One fieldworker, Harriet Abbot, gathered information on 4,642 people by the end of 1927. Sometimes they disclosed their family histories to her because they thought she was writing a book.
“Unwittingly, her informants opened up their homes and hearts to her, completely unaware of the real purpose of her research,” wrote Kevin Dann and Christie Carter in From Degeneration to Regeneration: The Eugenics Survey of Vermont, 1925-1936.
She and other Vermont eugenics survey fieldworkers identified such traits as illiterate, illegitimate, insane, thief, queer, pauper, immoral, dishonest, rape, syphilis, liar, epileptic, twin, stillborn, dependent, alcoholic, a little odd, wanderer, wild, cruel, one eye and shiftless.
Fieldworkers went to the Rutland Reformatory for Women, a home for the wayward. The fieldworkers believed the institution’s ‘sex delinquents’ were bad women, and got that way through heredity.
Purifying the State’s Polluted Protoplasm
In 1927, Perkins got funding for a bigger survey, called the Vermont Commission on Country Life. Through it, he developed a program that called for Vermonters to ‘wake up’ so that their grandchildren wouldn’t be dragged down by ‘avoidable low-grade Vermonters.’
The commission concluded that Vermont should prevent the marriage and reproduction of its ‘feeble-minded’ citizens.
On the positive side, the VCCL urged Vermonters to keep track and study their families. “It is the patriotic duty of every normal couple to have children in sufficient number to keep up to par ‘the good old Vermont stock,” the commission reported.
It also recommended ways to promote tourism in order to attract economically successful – therefore biologically fit – visitors and summer residents. Vermont implemented many of those ideas, such as banning billboards, licensing cabins, building highways and encouraging summer homes.
Eventually the Vermont eugenics survey took over the VCCL. Then in 1927, the U.S. Supreme Court ruled in Buck v. Bell that forced sterilization was constitutional. That opened the floodgates for Vermont and other states to pass and enforce their compulsory sterilization laws.
Vermont passed its compulsory sterilization law in 1931, the 25th state to do so. The law targeted ‘idiots,’ ‘imbeciles,’ ‘feeble-minded’ or ‘insane’ persons living in state institutions.
Many state laws targeted the mentally ill, the intellectually disabled, the epileptic, the deaf, the blind and the physically deformed. But at the time, many women deemed ‘feeble-minded’ went to state institutions. In reality, they had had sex or gotten pregnant outside of marriage.
In 1936, a publication of the American Neurological Association reported data on sterilizations in the New England states. Vermont had the lowest disparity between men and women, with 65 women sterilized and 32 men. Connecticut had the worst disparity, sterilizing 372 women, but only 19 men. Maine sterilized 78 women and seven men, while New Hampshire sterilized 170 women and 29 men.
But eugenics was losing steam in the 1930s.

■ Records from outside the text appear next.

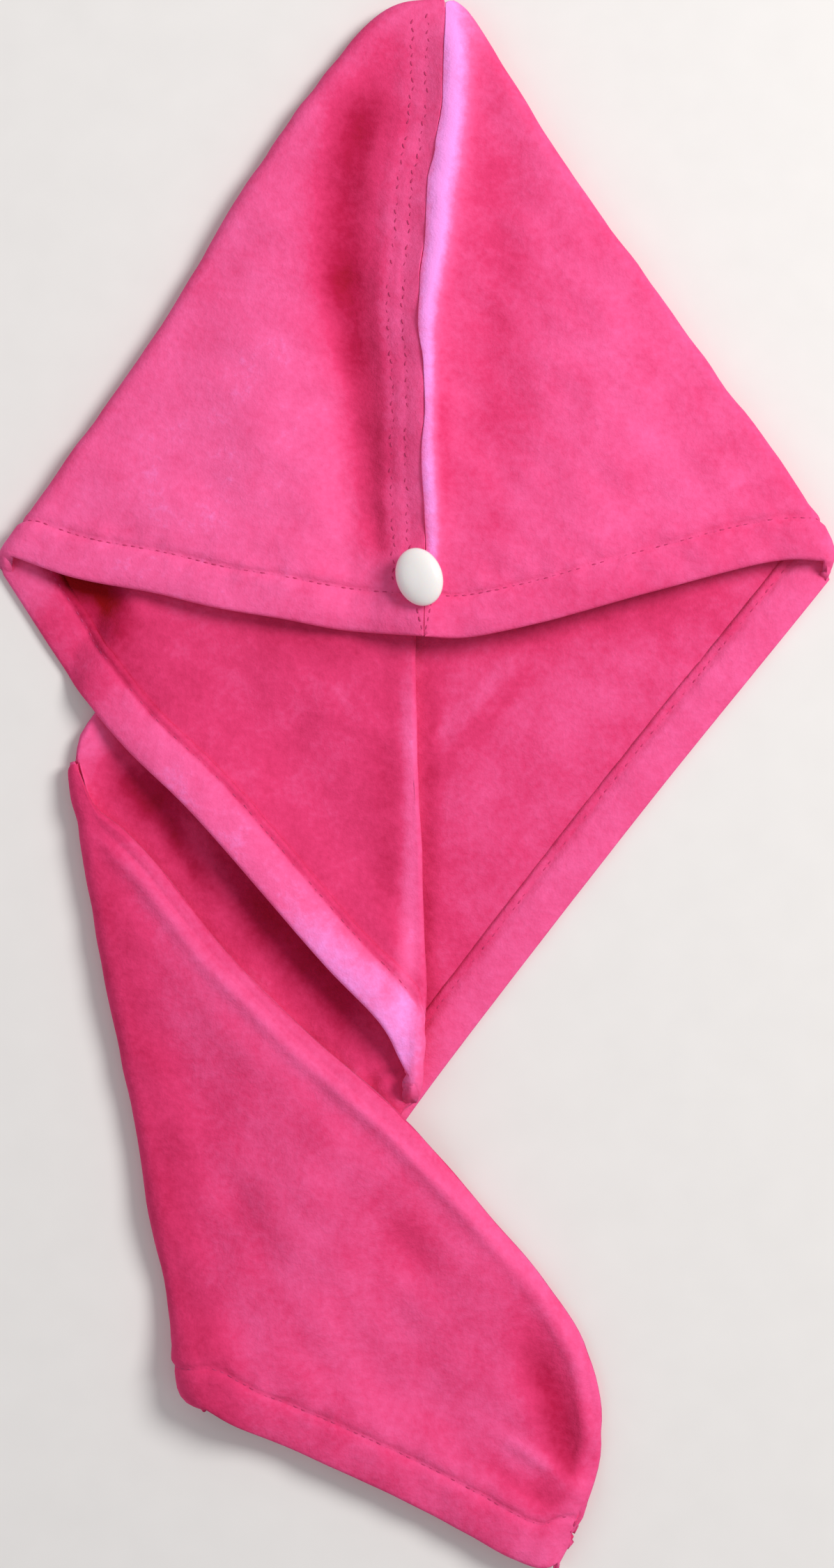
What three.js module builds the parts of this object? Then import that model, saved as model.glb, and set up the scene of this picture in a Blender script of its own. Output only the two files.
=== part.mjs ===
// Hair drying cap of soft fleece, laid flat.
// Two mirror-image panels are sewn along one long seam and hemmed along the other edge.
// The head end lies open as a hood, and the tail is folded over to the front once.
// Frame: millimetres, X to the wearer's left, Y towards the hood's point, Z up from the table.

import * as THREE from 'three';
import { mergeVertices } from 'three/addons/utils/BufferGeometryUtils.js';

// Cloth
const CLOTH = 2.0;
const HEM = 3.2;
const HEM_WIDTH = 16;
const HEM_EASE = 4;
const GAP = 0.3;

// Heights of the outer side of the cloth above the table
const HOOD_FOLD = 10.4;
const HOOD_CROWN = 6.5;
const RIDGE_HEIGHT = 2.6;
const RIDGE_WIDTH = 7;
const VALLEY_DEPTH = 3.8;
const VALLEY_OFFSET = 27;
const VALLEY_WIDTH = 12;
const POCKET_LIFT = 9;
const POCKET_REACH = 50;
const LAYER_AIR = 1.0;
const DRAPE = 18;
const TAIL_DRAPE = 38;
const DRAPE_MARGIN = 5;
const SLOPE_ALLOWANCE = 1.2;
const TAIL_PUFF = 3;
const TAIL_ROLL = 8;

// Button
const BUTTON = { long: 22, short: 17.5, dome: 5.2, rim: 1.6, shank: 3.2, shankRadius: 3 };
const BUTTON_PLACE = { x: 1.8, y: 76.8, turn: 20, tilt: -14, lift: 0.46 };

// Elastic loop that takes the button, tucked in the tip of the tail
const LOOP = { x: 44, y: -262, long: 15, short: 8, wire: 0.9, turn: -30 };

// Corners of the laid cap, seen from above
const NAPE = [2.6, 54.7];
const APEX = [10.5, 291.2];
const TIP = [56.6, -289.2];
const PANEL_V = [-2.9, -124.2];

// Sway of the hood's seam: x at each y
const SEAM_SWAY = [
  { y: NAPE[1], x: NAPE[0] },
  { y: 88, x: 5.5 },
  { y: 125, x: 4 },
  { y: 170, x: 3.4 },
  { y: 214, x: 8 },
  { y: 250, x: 12.5 },
  { y: 270, x: 13.5 },
  { y: APEX[1], x: APEX[0] },
];

// Plan curves, each from the hem towards the seam
const RIGHT_FOLD = [
  [154.6, 76.5], [144.2, 99], [110.4, 146.8], [53.4, 225], [25.6, 269], [10.65, APEX[1]],
];
const LEFT_FOLD = [
  [-155.2, 78.5], [-140.5, 98.8], [-124.8, 121.2], [-97, 160], [-72.5, 199.3], [-47.4, 238.5],
  [-28.7, 264.2], [-12.8, 282.3], [-3.4, 288.4], [10.35, APEX[1]],
];
const MIDDLE_FOLD = [
  [-4.6, -121.5], [-3.4, -109], [-2.3, -97], [0.2, -77], [0, -31], [-1.9, 15], [-2.3, 55], [0.7, 170], [3.8, 283],
];
const TAIL_FOLD = [
  [-78.5, -232.4], [-83, -213], [-89.3, -187.7], [-98.9, -135.7], [-119.7, -31.7], [-123, -16], [-126.4, 8],
];

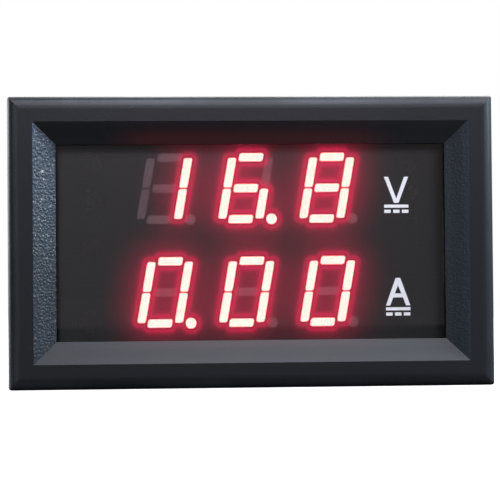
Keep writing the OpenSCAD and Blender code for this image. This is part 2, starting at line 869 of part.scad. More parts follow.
// Two straps on one side of a trimmer and one on the other.
module trimmer_terminals(x) {
    color([0.8, 0.8, 0.82]) on_rear(x, trimmer_z)
        for (place = [[-1.25, 0], [1.25, 0], [0, 180]]) rotate([0, 0, place[1]])
            translate([place[0] - 0.5, 0, 0]) rotate([90, 0, 90]) linear_extrude(1) polygon([
                [trimmer_w / 2, trimmer_h / 2], [trimmer_w / 2 + 0.15, trimmer_h / 2],
                [trimmer_w / 2 + 0.15, lead_t], [trimmer_w / 2 + 0.6, lead_t],
                [trimmer_w / 2 + 0.6, 0], [trimmer_w / 2, 0]
            ]);
}

// ---------------------------------------------------------------- headers

// Shrouded header: a box with an open socket, keyed along its lower side.
module signal_header() {
    socket_w = signal_w - 2 * signal_wall;
    socket_d = signal_d - 2 * signal_wall;
    color([0.93, 0.92, 0.87]) place_signal() difference() {
        slab(signal_w, signal_d, 0, signal_h);
        slab(socket_w, socket_d, signal_base, signal_h + cut);
        for (side = [-1, 1]) translate([side * (signal_w / 2 - 2), signal_d / 2, 0])
            slab(1.2, 2 * signal_wall + cut, signal_base, signal_h + cut);
        translate([0, -signal_d / 2, 0])
            slab(1.6, 2 * signal_wall + cut, signal_h - 1.2, signal_h + cut);
        at_signal_pins() slab(signal_pin, signal_pin, -cut, signal_h);
    }
}

module signal_pins() {
    color([0.85, 0.85, 0.87]) place_signal() at_signal_pins()
        pin(signal_pin, -board_t - tail_t, signal_h - 0.6);
}

// Open header: a base with a tall friction-lock wall that is slotted.
module current_header() {
    half = current_d / 2;
    color([0.93, 0.92, 0.87]) place_current() difference() {
        translate([-current_w / 2, 0, 0]) rotate([90, 0, 90]) linear_extrude(current_w) polygon([
            [-half, 0], [half, 0], [half, current_base],
            [-half + current_wall, current_base],
            [-half + current_wall, current_h - 1.6],
            [-half + current_wall + 0.5, current_h - 1.1],
            [-half + current_wall, current_h],
            [-half, current_h]
        ]);
        translate([0, -half, 0]) slab(1.6, 2 * current_wall + 2, current_base + 1, current_h + cut);
        for (side = [-1, 1]) translate([side * current_w / 2, half - 1.2, 0])
            slab(1, 1.2, -cut, current_base + cut);
        at_current_pins() slab(current_pin, current_pin, -cut, current_h);
    }
}

module current_pins() {
    color([0.85, 0.85, 0.87]) place_current() at_current_pins()
        pin(current_pin, -board_t - tail_t, current_h - 0.8, 0.5);
}

// ------------------------------------------------------------------ shunt

// Thick resistance wire, bent to a staple whose legs stand in the board.
module shunt() {
    r = shunt_d / 2;
    leg = board_t + tail_t;
    top = shunt_h - r;
    color([0.72, 0.5, 0.36]) place_shunt() {
        at_shunt_legs() translate([0, 0, -leg]) cylinder(r = r, h = leg + top - shunt_bend);
        for (side = [0, 1]) mirror([side, 0, 0])
            translate([shunt_span / 2 - shunt_bend, 0, top - shunt_bend])
                rotate([90, 0, 0]) rotate_extrude(angle = 90) translate([shunt_bend, 0]) circle(r);
        translate([shunt_bend - shunt_span / 2, 0, top]) rotate([0, 90, 0])
            cylinder(r = r, h = shunt_span - 2 * shunt_bend);
    }
}

// ------------------------------------------------------------------ nodes

housing();
lens();
display_body(UPPER);  // upper_display
display_body(LOWER);  // lower_display
lit_segments(UPPER, upper_value, upper_point);  // upper_lit_segments
unlit_segments(UPPER, upper_value, upper_point);  // upper_unlit_segments
lit_segments(LOWER, lower_value, lower_point);  // lower_lit_segments
unlit_segments(LOWER, lower_value, lower_point);  // lower_unlit_segments
display_pins(UPPER);  // upper_display_pins
display_pins(LOWER);  // lower_display_pins
circuit_board();
display_solder();
connector_solder();
controller_body();
controller_leads();
amplifier_body();
amplifier_leads();
regulator_body();
regulator_leads();
diode_body();
diode_terminals();
resistor_bodies();
resistor_end_caps();
capacitor_bodies();
capacitor_end_caps();
filter_capacitor_base();
filter_capacitor_can();
trimmer_body(voltage_trimmer_x);  // voltage_trimmer_body
trimmer_rotor(voltage_trimmer_x);  // voltage_trimmer_rotor
trimmer_terminals(voltage_trimmer_x);  // voltage_trimmer_terminals
trimmer_body(current_trimmer_x);  // current_trimmer_body
trimmer_rotor(current_trimmer_x);  // current_trimmer_rotor
trimmer_terminals(current_trimmer_x);  // current_trimmer_terminals
signal_header();
signal_pins();
current_header();
current_pins();
shunt();
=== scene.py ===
"""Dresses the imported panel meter: finishes, window marks, glow and board legend."""
import json
import logging
import math
from dataclasses import dataclass, field
from enum import Enum
from functools import reduce
from typing import Iterable, NamedTuple, Optional, Sequence

import bmesh
import bpy
import numpy as np
from mathutils import Matrix, Vector


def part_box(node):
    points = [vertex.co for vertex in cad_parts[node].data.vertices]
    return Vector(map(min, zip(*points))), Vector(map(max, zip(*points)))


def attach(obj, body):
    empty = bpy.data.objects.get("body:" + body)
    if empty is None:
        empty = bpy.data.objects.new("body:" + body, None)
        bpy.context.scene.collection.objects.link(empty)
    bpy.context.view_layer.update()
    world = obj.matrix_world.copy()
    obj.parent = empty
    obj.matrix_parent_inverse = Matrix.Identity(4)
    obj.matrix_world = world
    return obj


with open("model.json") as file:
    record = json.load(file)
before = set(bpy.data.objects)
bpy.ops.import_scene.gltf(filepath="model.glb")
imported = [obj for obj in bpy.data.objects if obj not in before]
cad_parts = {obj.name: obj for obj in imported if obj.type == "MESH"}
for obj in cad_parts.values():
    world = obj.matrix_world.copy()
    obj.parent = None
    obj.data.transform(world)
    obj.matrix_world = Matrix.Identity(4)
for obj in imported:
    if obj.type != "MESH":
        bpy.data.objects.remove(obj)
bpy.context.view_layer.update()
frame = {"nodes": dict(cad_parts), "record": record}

MM = 0.001
WELD = 1e-7  # metres within which two corners are one
LOG = logging.getLogger("panel_meter")
MIDDLE = (0.3, 0.7)  # where most of a noise lies

Span = tuple[float, float]
Colour = tuple[float, float, float]
Socket = bpy.types.NodeSocket
Sockets = bpy.types.bpy_prop_collection
Value = Socket | float
Material = bpy.types.Material
Mesh = bmesh.types.BMesh


class Row(Enum):
    """The two rows of digits."""

    UPPER = "upper"
    LOWER = "lower"


# ------------------------------------------------------------ shader tools


def shade(colour: Colour, share: float) -> Colour:
    """Dims or brightens a colour.

    Args:
        colour: The colour at full strength.
        share: Share of it to keep.

    Returns:
        The changed colour.
    """
    return tuple(channel * share for channel in colour)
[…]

Hitler’s rise to power gave eugenics a bad name, and scientists began to think environment played a large role in human development.
Then in 1942, another U.S. Supreme Court case, Skinner v. Oklahoma, raised legal questions about the practice and discouraged further sterilization. Vermont, however, continued sterilizing its people until 1963. In the end, Vermont sterilized more than 250 people it deemed degenerate — mostly women.
Though Henry Farnham Perkins identified alcoholism as a degenerate trait, he died of liver failure, a bedridden alcoholic, in 1956.